> Exercise directions:
Pick out each line containing the string "joints".

> Given material:
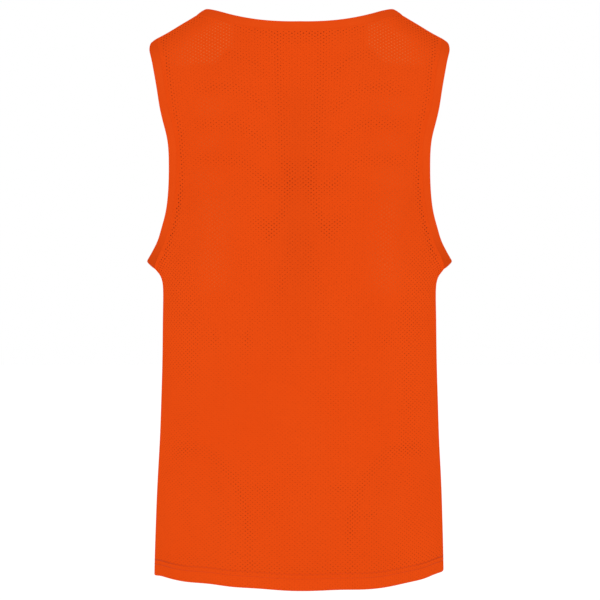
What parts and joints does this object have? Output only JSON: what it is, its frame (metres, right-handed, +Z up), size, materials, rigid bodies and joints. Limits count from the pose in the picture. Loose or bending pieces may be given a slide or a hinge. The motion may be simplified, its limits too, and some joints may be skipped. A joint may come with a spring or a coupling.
{
  "type": "training bib",
  "caption": "Sleeveless mesh training bib in plain orange, hollow as worn, with bound neck and armholes and a turned-up hem.",
  "frame": {"origin": "midway between the two shoulder straps, at the height of their undersides, where a wearer's shoulders hold it", "axes": "+Z up; the back of the bib faces -Y and its front +Y; +X is the wearer's right"},
  "size_m": [0.3696, 0.2647, 0.6879],
  "materials": {
    "back_panel": "matte eyelet mesh knit",
    "front_panel": "matte eyelet mesh knit",
    "neck_binding": "matte folded knit",
    "armhole_binding_left": "matte folded knit",
    "armhole_binding_right": "matte folded knit"
  },
  "bodies": {
    "root": {"back_panel": "back_panel", "front_panel": "front_panel", "neck_binding": "neck_binding", "armhole_binding_left": "armhole_binding_left", "armhole_binding_right": "armhole_binding_right"}
  },
  "joints": []
}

> Reply to the task:
What parts and joints does this object have? Output only JSON: what it is, its frame (metres, right-handed, +Z up), size, materials, rigid bodies and joints. Limits count from the pose in the picture. Loose or bending pieces may be given a slide or a hinge. The motion may be simplified, its limits too, and some joints may be skipped. A joint may come with a spring or a coupling.
  "joints": []